■ WHAT YOU NEED TO DO ■
The lines to be extracted run from the start of the listing through the line containing "from build123d import *"; copy them exactly and nothing else.

■ RECORDED INFORMATION ■
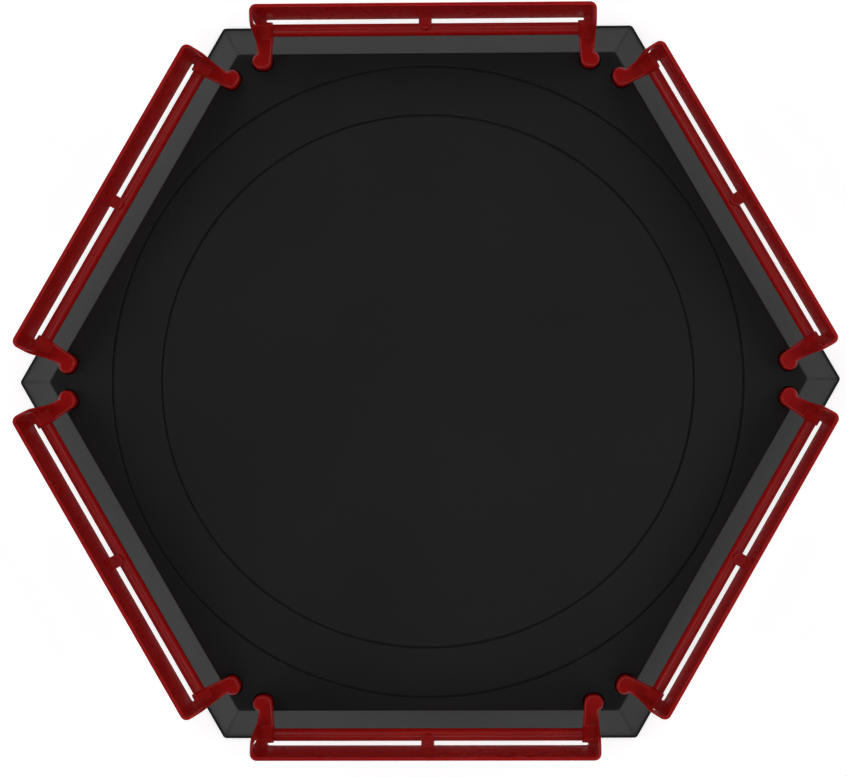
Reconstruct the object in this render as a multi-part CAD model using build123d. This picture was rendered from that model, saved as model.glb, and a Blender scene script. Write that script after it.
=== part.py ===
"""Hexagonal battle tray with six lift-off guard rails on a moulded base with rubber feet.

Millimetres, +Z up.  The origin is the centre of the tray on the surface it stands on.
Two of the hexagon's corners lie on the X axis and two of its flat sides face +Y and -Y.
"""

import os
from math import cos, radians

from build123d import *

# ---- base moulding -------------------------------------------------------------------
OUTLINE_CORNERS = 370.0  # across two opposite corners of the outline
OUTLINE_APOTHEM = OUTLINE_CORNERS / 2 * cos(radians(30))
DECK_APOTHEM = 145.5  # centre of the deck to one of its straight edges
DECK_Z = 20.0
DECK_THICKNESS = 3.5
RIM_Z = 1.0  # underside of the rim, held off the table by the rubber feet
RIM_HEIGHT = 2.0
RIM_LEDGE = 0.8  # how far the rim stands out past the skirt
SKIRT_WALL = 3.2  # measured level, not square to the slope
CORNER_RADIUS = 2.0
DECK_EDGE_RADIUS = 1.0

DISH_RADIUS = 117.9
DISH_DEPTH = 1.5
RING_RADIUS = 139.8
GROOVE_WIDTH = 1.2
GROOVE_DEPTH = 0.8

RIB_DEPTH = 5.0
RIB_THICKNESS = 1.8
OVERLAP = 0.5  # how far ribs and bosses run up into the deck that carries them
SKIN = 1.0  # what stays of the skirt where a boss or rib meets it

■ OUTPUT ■
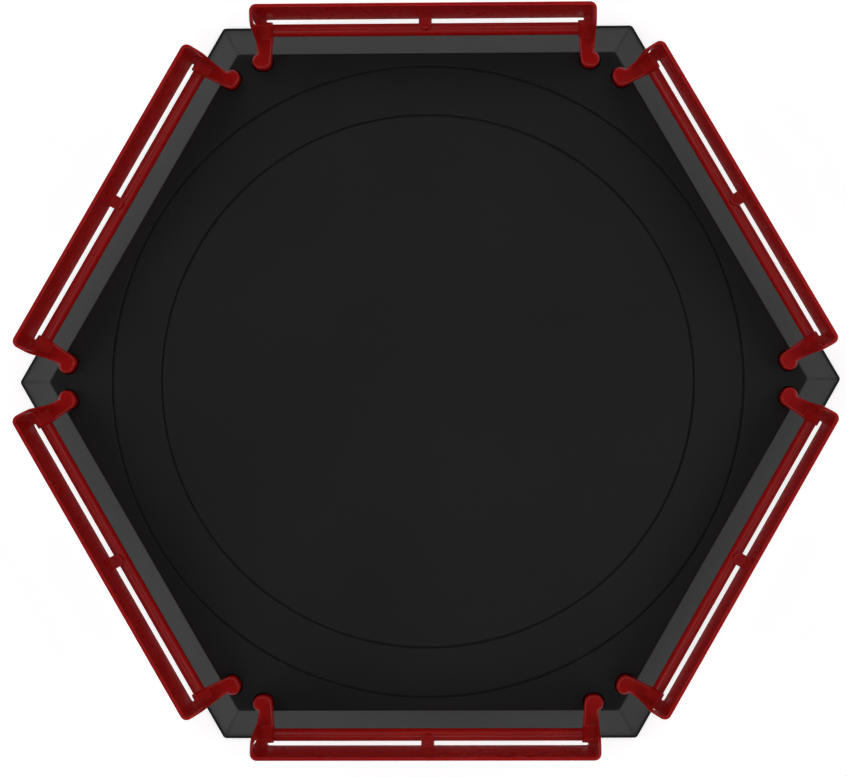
Reconstruct the object in this render as a multi-part CAD model using build123d. This picture was rendered from that model, saved as model.glb, and a Blender scene script. Write that script after it.
=== part.py ===
"""Hexagonal battle tray with six lift-off guard rails on a moulded base with rubber feet.

Millimetres, +Z up.  The origin is the centre of the tray on the surface it stands on.
Two of the hexagon's corners lie on the X axis and two of its flat sides face +Y and -Y.
"""

import os
from math import cos, radians

from build123d import *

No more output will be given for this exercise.